The judgement ruled that the VIP lane conferred preferential treatment on bids and that the approach for allocating offers to the VIP lane was flawed. In April 2021, our Track and Trace report highlighted concerns over what we found to be ‘systemic bias’. Overall, the research found that one in five PPE contracts awarded from February to November 2020 raised one or more red flags for corruption.

We have urged the government to be transparent and accountable over decisions made during the pandemic, yet these answers have not been forthcoming. Questions still remain over fundamental elements of the VIP lane, such as who knew about it, when and why them and not others.

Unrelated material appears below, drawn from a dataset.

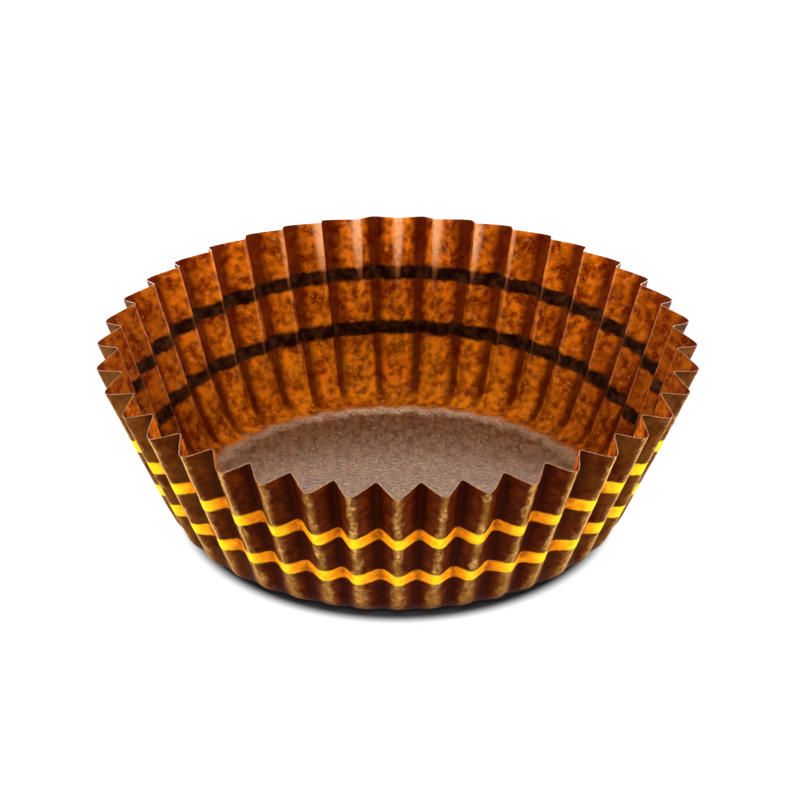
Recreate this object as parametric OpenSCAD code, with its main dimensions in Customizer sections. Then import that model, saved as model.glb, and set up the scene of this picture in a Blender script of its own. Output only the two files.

Today’s ruling reiterates the importance of including public procurement in the COVID-19 Inquiry, due to start in Spring 2022. The Terms of Reference for the Inquiry are yet to be published, despite questions from parliamentarians. Like the Institute for Government, we are calling for public procurement to be included within the Terms of Reference for the Inquiry, and hope that the recently appointed Chair will have a role in shaping them.

Daniel Bruce, Chief Executive, Transparency International UK said:

“Today’s judgement confirms our view that the VIP lane for triaging PPE offers amounted to systemic bias in the awarding of COVID contracts. To expedite suppliers based on their political connections rather than objective criteria raises serious questions over the government’s approach to the management of public funds. It is high time ministers provided full and candid disclosure over their use of taxpayers’ money during the pandemic. 

Ministers have repeatedly brushed aside key questions from MPs over the VIP lane. The government's resistance in the Commons and in court to disclosing how billions of pounds of public money were spent in this way gives the overwhelming impression that there is something to hide. To set the record straight, the award of contracts relating to the pandemic should form a core part of the forthcoming independent inquiry.”